I hope someone will call a leadership election this autumn. When he was elected he kept most of his unpleasantly arrogant, and naive Blairite personality hidden from view.
He has succeeded in splitting the party. There is no way that I, as Chairman of our local branch, am going to bust a gut to get Cameron elected. Give me a gold plated inflation proof pension, and over £100,000 to give my wife in secretarial support expenses, and I might deliver a couple of leaflets to a few known socialists.

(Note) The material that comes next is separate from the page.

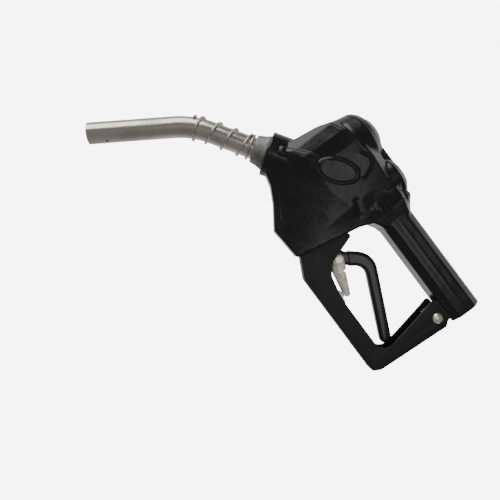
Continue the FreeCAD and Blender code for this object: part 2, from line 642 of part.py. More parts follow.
# ---------------------------------------------------------------- hold-open clip
cheeks = plate("cheeks", [
    ("-clip_x - 4", "-clip_z - 4"), ("-120.7", "-88.3"), ("-92.7", "-93.5"), ("-88.3", "-93.5"),
    ("-88.3", "-88.6"), ("-110.7", "-78.3"), ("-113.7", "-79.3"), ("-113.7", "-75.5"),
    ("-clip_x + 4", "-clip_z + 4.2")], "clip_outer", [("1.6", [("-88.3", "-93.5"), ("-88.3", "-88.6")])])
cheek_eye = across("cheek_eye", "clip_eye", "-clip_x", "-clip_z", "-clip_outer", "clip_outer")
node(cut("clip", fuse("clip_block", [cheeks, cheek_eye]), [
    plate("clip_room", [
        ("-140", "-60"), ("-140", "-95"), ("-119", "-95"), ("-119", "-87.2"), ("-92.5", "-92.1"),
        ("-80", "-92.1"), ("-80", "-60")], "clip_inner"),
    across("clip_hole", "clip_rivet + pin_gap", "-clip_x", "-clip_z", "-20", "20")]), "hold_open_clip")
node(fuse("rivet", [
    across("rivet_shank", "clip_rivet", "-clip_x", "-clip_z", "-clip_outer - 0.9", "clip_outer + 0.9"),
    across("rivet_near", "clip_rivet + 1", "-clip_x", "-clip_z", "-clip_outer - 1.1", "-clip_outer - 0.2"),
    across("rivet_far", "clip_rivet + 1", "-clip_x", "-clip_z", "clip_outer + 0.2", "clip_outer + 1.1")]),
    "clip_rivet")
node(plate("leaf", [
    ("-131", "-pivot_z - eye_radius"), ("-123.9", "-pivot_z - eye_radius"), ("-104", "-88"),
    ("-104", "-88.7"), ("-124.1", "-81.2"), ("-131", "-81.2")], "3.5"), "clip_spring")

# ---------------------------------------------------------------- guard
guard_outer = plate("guard_side", [
    ("0", "-26.9"), ("-4.6", "-111"), ("-9.6", "-guard_floor"), ("-131", "-guard_floor"),
    ("-152", "-109"), ("-160", "-106.5"), ("-guard_front", "-106.5"), ("-guard_front", "-64"),
    ("-139.9", "-50.4"), ("-132.5", "-72"), ("-128.1", "-85.6"), ("-117.4", "-93.4"),
    ("-97.8", "-97.9"), ("-82.2", "-99.3"), ("-17.5", "-99.3"), ("-19.5", "-82"),
    ("-21.5", "-70"), ("-26.3", "-46"), ("-28.3", "-35.7"), ("-31", "-24"), ("-31", "-19.1"),
    ("-6", "-19.1")], "guard_half",
    [("3.5", [("-4.6", "-111"), ("-9.6", "-guard_floor")]), ("12", [("-17.5", "-99.3")]),
     ("8", [("-128.1", "-85.6"), ("-117.4", "-93.4"), ("-131", "-guard_floor")]),
     ("3", [("-6", "-19.1"), ("-139.9", "-50.4"), ("-31", "-19.1")])])
node(cut("guard", guard_outer, [
    plate("guard_room", [
        ("-guard_wall", "0"), ("-guard_wall", "-26.9"), ("-4.6 - guard_wall", "-110.2"),
        ("-11", "-guard_floor + guard_wall"), ("-131.4", "-guard_floor + guard_wall"),
        ("-152.6", "-109 + guard_wall"), ("-160.3", "-106.5 + guard_wall"),
        ("-guard_front - 10", "-106.5 + guard_wall"), ("-guard_front - 10", "0")],
        "guard_half - guard_wall"),
    across("guard_screw_hole", "screw_radius + 0.2", "-screw_x", "-screw_z", "-20", "20"),
    across("guard_tap", "2", "-front_screw_x", "-front_screw_z", "-20", "20"),
    upright("guard_rivet_a", "rivet_radius", "-97", "-guard_floor - 2", "-guard_floor + 8"),
    upright("guard_rivet_b", "rivet_radius", "-76", "-guard_floor - 2", "-guard_floor + 8")]), "lever_guard")
node(cut("rack", plate("rack_side", [
    ("-rack_front", "-guard_floor + guard_wall"), ("-rack_front", "-99.5"), ("-96", "-93.6"),
    ("-92", "-93.6"), ("-91", "-97.3"), ("-86", "-97.3"), ("-85", "-101"), ("-79", "-101"),
    ("-78", "-105"), ("-rack_rear", "-105"), ("-rack_rear", "-guard_floor + guard_wall")],
    "rack_outer"), [
        box("rack_room", "-110", "-60", "-rack_inner", "rack_inner",
            "-guard_floor + guard_wall + rack_base", "-80"),
        upright("rack_rivet_a", "rivet_radius", "-97", "-guard_floor - 2", "-guard_floor + 8"),
        upright("rack_rivet_b", "rivet_radius", "-76", "-guard_floor - 2", "-guard_floor + 8")]), "latch_rack")
rivets = []
for name, x in (("rivet_a", "-97"), ("rivet_b", "-76")):
    rivets.append(fuse(name, [
        upright(name + "_shank", "rivet_radius", x, "-guard_floor", "-guard_floor + 5.2"),
        upright(name + "_head", "3", x, "-guard_floor + guard_wall + rack_base",
                "-guard_floor + guard_wall + rack_base + 0.8")]))
rivet_set = doc.addObject("Part::Compound", "rivet_set")
rivet_set.Links = rivets
node(rivet_set, "rack_rivets")
screw = turned("screw", [
    ("0", "-14.5"), ("screw_radius", "-14.5"), ("screw_radius", "guard_half"),
    ("dome_radius", "guard_half"), ("dome_radius - 0.3", "guard_half + 1.2"),
    ("4.2", "guard_half + 2.6"), ("2", "guard_half + 3.2"), ("0", "guard_half + 3.3")])
node(place(screw, "-screw_x", "0", "-screw_z", V(1, 0, 0), "90"), "guard_rear_screw")
dome_nut = turned("dome_nut", [
    ("screw_radius", "-guard_half"), ("dome_radius - 0.6", "-guard_half"),
    ("dome_radius - 0.6", "-guard_half - 2.4"), ("3.8", "-guard_half - 3.6"),
    ("0", "-guard_half - 4"), ("0", "-14.5"), ("screw_radius", "-14.5")])
node(place(dome_nut, "-screw_x", "0", "-screw_z", V(1, 0, 0), "90"), "guard_rear_nut")
front_screws = []
for name, side in (("near", "-1"), ("far", "1")):
    front_screws.append(across("front_screw_" + name, "2", "-front_screw_x", "-front_screw_z",
                               "(%s)*9.6 - 2.6" % side, "(%s)*9.6 + 2.6" % side))
front_set = doc.addObject("Part::Compound", "front_set")
front_set.Links = front_screws
node(front_set, "guard_front_screws")

# ---------------------------------------------------------------- checks and export
doc.recompute()
for item in doc.Objects:
    if "Invalid" in item.State or "Error" in item.State:
        raise RuntimeError("%s: %s" % (item.Label, item.State))
for item in nodes:
    shape = item.Shape
    if shape.isNull() or not shape.isValid() or not shape.Solids:
        raise RuntimeError("bad shape: " + item.Label)
    shape.exportStep("parts/%s.step" % item.Label)
    print("%-22s %9.1f mm3 %d" % (item.Label, shape.Volume, len(shape.Solids)))
print(len(nodes), "nodes")
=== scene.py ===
"""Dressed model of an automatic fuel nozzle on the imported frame.

The solids come from the frame. This file gives them their finishes, builds the
soft vinyl cover and the rounded pieces, and sets the floor, light and camera.
"""
import logging
import math
from dataclasses import dataclass, field
from enum import Enum
from typing import Sequence, Union

import bmesh
import bpy
import numpy as np
from mathutils import Matrix, Vector


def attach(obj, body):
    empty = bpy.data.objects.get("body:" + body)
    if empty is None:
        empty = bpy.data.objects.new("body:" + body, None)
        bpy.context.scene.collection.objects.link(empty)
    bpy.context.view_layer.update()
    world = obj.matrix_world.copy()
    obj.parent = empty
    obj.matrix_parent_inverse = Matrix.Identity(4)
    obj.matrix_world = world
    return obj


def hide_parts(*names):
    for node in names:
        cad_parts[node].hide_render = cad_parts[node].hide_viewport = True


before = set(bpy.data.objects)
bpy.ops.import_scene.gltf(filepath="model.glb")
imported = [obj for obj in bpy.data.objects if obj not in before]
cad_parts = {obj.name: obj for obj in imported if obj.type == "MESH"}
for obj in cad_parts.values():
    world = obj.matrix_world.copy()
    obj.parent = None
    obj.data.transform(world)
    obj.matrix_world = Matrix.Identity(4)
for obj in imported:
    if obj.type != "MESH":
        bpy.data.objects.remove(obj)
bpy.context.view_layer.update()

NODES: dict[str, bpy.types.Object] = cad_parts
log = logging.getLogger("nozzle")

Point = tuple[float, float, float]


class Operation(Enum):
    """Math node operations that shader expressions use."""

    ADD = "ADD"
    MULTIPLY = "MULTIPLY"
    MAXIMUM = "MAXIMUM"
    MINIMUM = "MINIMUM"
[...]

In Kent, we are about to have 180,000 houses foisted on us as the Thames Gateway development. This will be about 400,000 people ( or increasing Kent's population by 20pct.) We will need about 10 new grammar schools. However, Cameron has pledged not to build any new ones. Kent believes in academic selection, and Paul Carter (Tory Leader of Kent County Council) is on the record condemning Cameron's destructive policy on academic selection. If new grammar schools are not possible then it will make the existing grammars in Kent even more in demand. If Cameron wants to eliminate elitism then he should abolish the public schools first. Will he? Of course not. The 11+ exam is meritocratic. The post code system which currently differentiates good and bad state non- grammar schools, is a system which rewards money. The poor remain poor in sink schools even if academically gifted. This is a disgrace, and currently blights our state education system. To hear an ignorant Etonian preaching the virtues of a policy which destroys the aspirations of hard working families for their children is a betrayal of everything the one-nation Tory party used to stand for. Cameron is behaving like a fascist, and he has been rumbled. I fear that if Cameron remains at the helm, many Tories will stay at home or vote UKIP. It was UKIP at the last election that deprived the Toris of about 4 seats in Kent.

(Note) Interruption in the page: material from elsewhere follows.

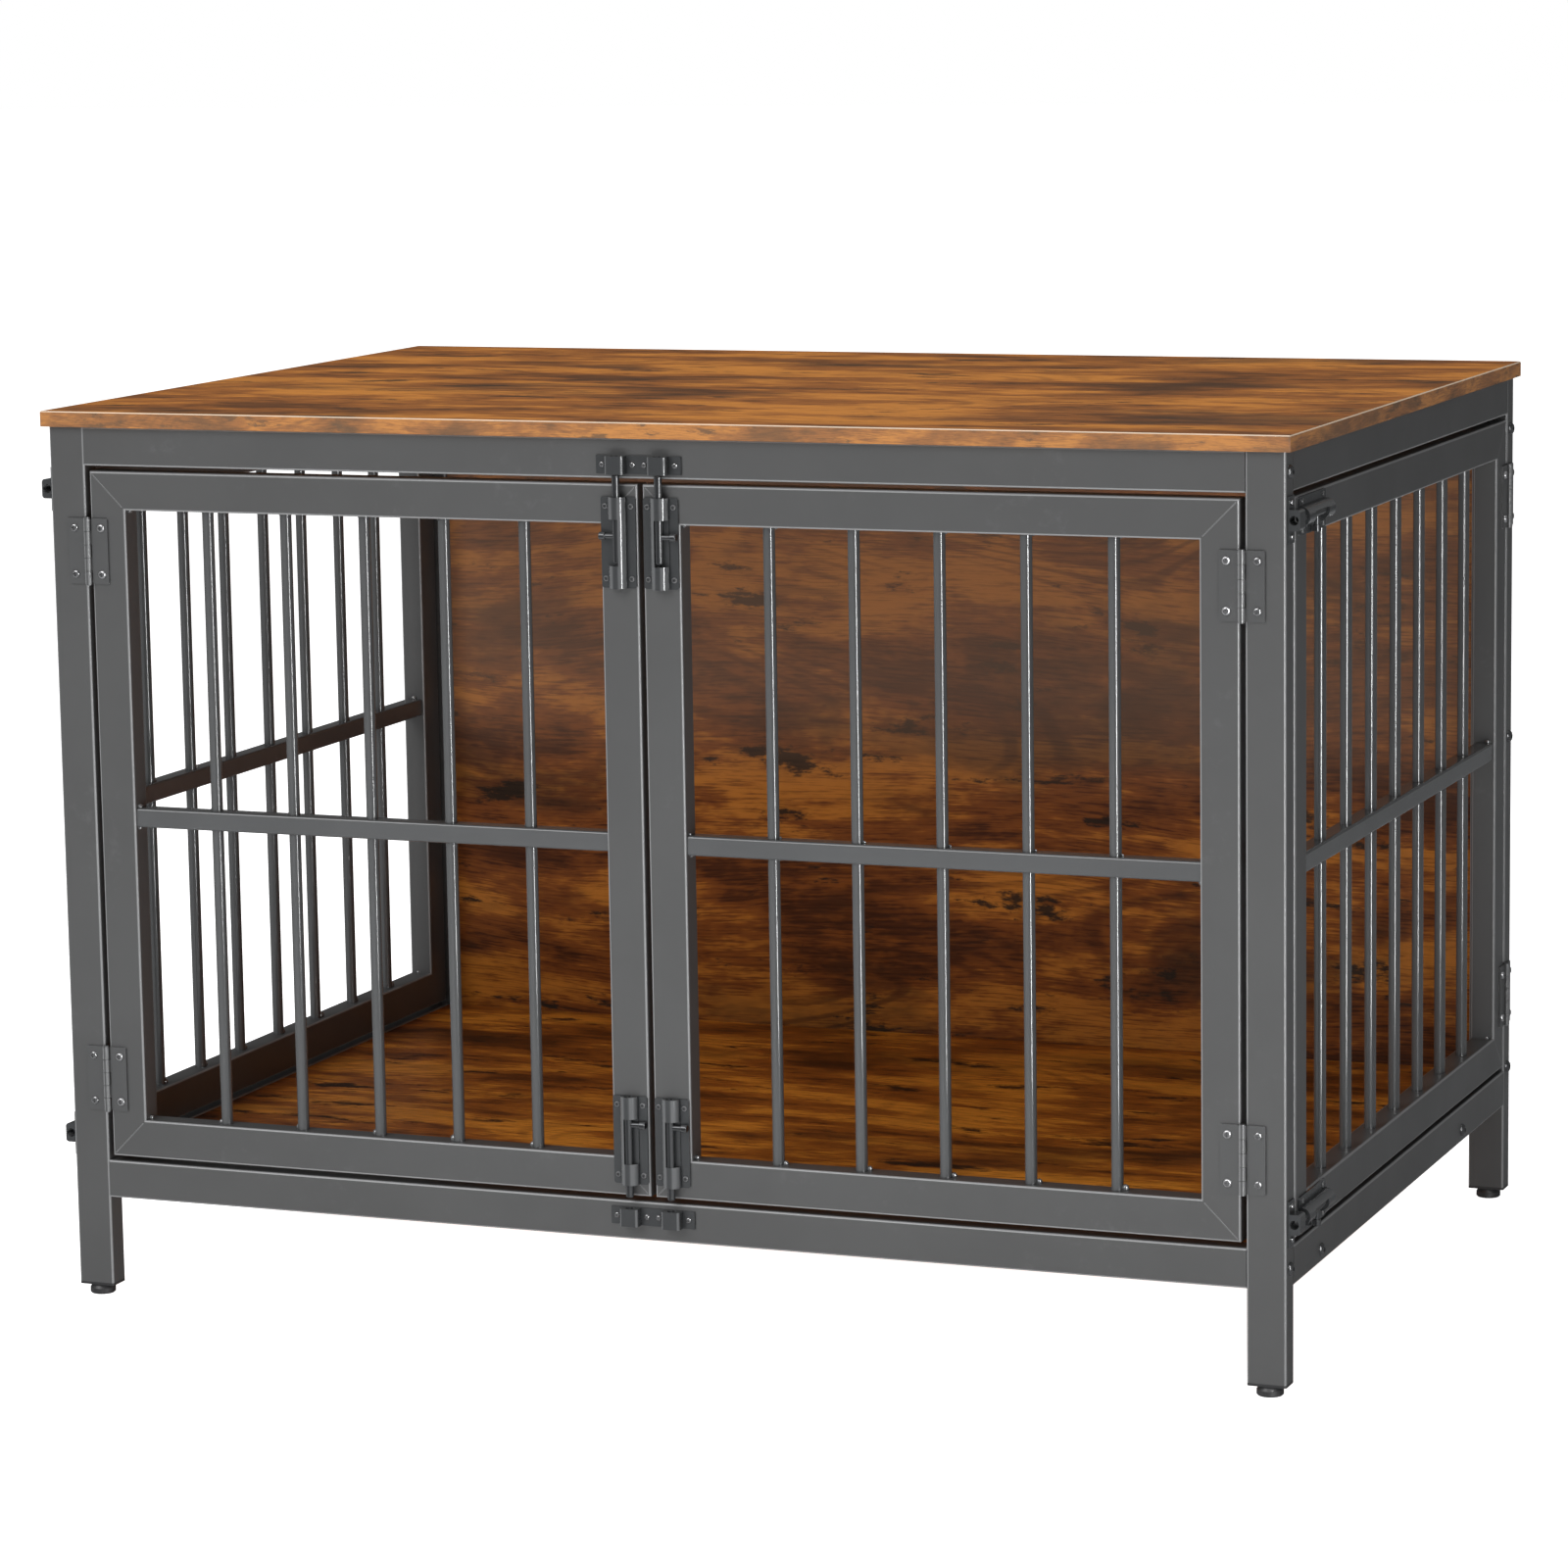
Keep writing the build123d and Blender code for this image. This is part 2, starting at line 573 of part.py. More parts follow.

Posted by: Peter | May 23, 2007 at 19:52
I do not have to give my name to you 'Traditional Tory' and I'm not going to. I've been involved in this party for many years and seen 6 leaders come and go
I don't give a stuff whether you give me your name or not, Anon. As it happens I also have been a member of the party since Heath (is that right? I've been counting my fingers).
Over that period, the only leaders that really deserved our loyalty were Thatcher, Hague and to a lesser degree, Howard. As for 'Party Loyalty', well, the idea of me being loyal to you or you to me is so utterly ludicrous that it doesn't bear thinking about.

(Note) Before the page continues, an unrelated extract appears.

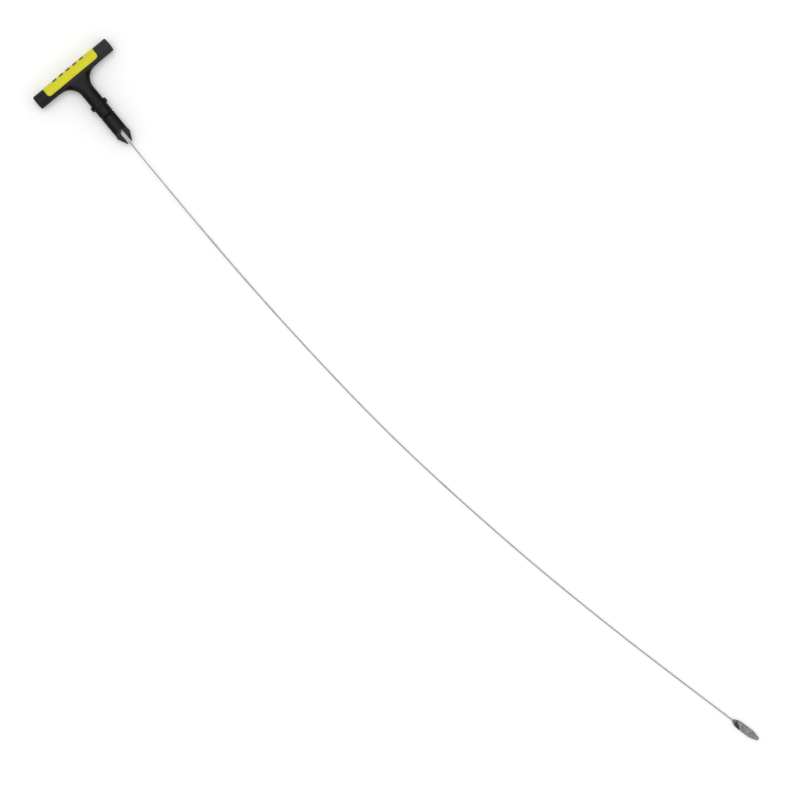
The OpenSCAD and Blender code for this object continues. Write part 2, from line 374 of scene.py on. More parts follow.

Ever read Nietzche? I regard Cameron as the personification of 'The Last Man'.
Posted by: Traditional Tory | May 23, 2007 at 21:22
Peter wrote: "To hear an ignorant Etonian preaching the virtues of a policy which destroys the aspirations of hard working families for their children is a betrayal of everything the one-nation Tory party used to stand for. Cameron is behaving like a fascist, and he has been rumbled."
Too right he has. Voters can just about take lectures about the neo-marxists in New Labour about selective education.They expect it from them.
But to hear an ex public school boy, whose parents never had to struggle and agonise over school choices, postcodes, league tables, etc telling us that grammars do not aid social mobility, when this is exactly what they DID do (when there were enough of them) is canting hypocrisy of the highest order, and worthy of the severe bum-kicking he will get at the next general election.
Posted by: Kennypoos | May 23, 2007 at 23:16
It comes down to this: Cameron is a disciple of Portillo, the disciple of Maurice Cowling who in turn took a cynical, unprincipled, machiavellian view of politics. This more or less decrees that the only viable ideological options are those endorsed by the big battalions in the political nation. As the big battalions are all agreed that one cannot believe in heredity, then intelligence tests are out and with them grammars. As those same battalions decree that nations equal nationalism equals nazism then immigration control is out. These same battalions, remember, told everyone that laissez-faire was out until Mrs T rammed it down their foie-gras coated throats. They've never forgiven her. Petain-Portillo, the great defeatist, was recently mocking her on "This Week". After his rejection at the polls (and two hours sleep), she rang him up to say, "The fight back starts now." He seemed to think this made her look ridiculous. On the contrary, it showed her Churchillian mettle. His sophisticated sneering, meanwhile, was redolent of some Third Republic hack readying himself to do a deal with the enemy as though they were no different from Paul Reynaud or Leon Blum. It is the fact that so many of the Tories were inwardly defeated that has given the left so free a ride over the last ten years. The official right has lost all conviction. We should glory in being right wing. The right is the international manifestation of good natured common sense - indeed, of sanity. Wins for the conservative party are only good in so far as they are wins for this belief system - for liberty, for the market, for national identity. All other approaches to politics are second rate. Now more than ever, with educational standards in free fall, with terrorists in control of Northern Ireland, with immigration designedly out of control, we need a right wing electoral victory, not a rerun of Edward Heath's regrettable experiments.
Posted by: Simon Denis | May 23, 2007 at 23:17
Simon wrote: "The official right has lost all conviction. We should glory in being right wing..."
Hard when the term "right wing" is now being used as an insult by the Conservative leadership, and of course by the BBC.
Note how Sarko was always labelled "right wing" by the Beebaristas, while his opponent was given the more Guardian-friendly term "socialist".
Similarly, in New Conservatives, anyone mentioning immigration, grammar schools, even the hint of a reduction in the bloated state sector, and jailing hoodie thugs instead of hugging them, is branded a nazi.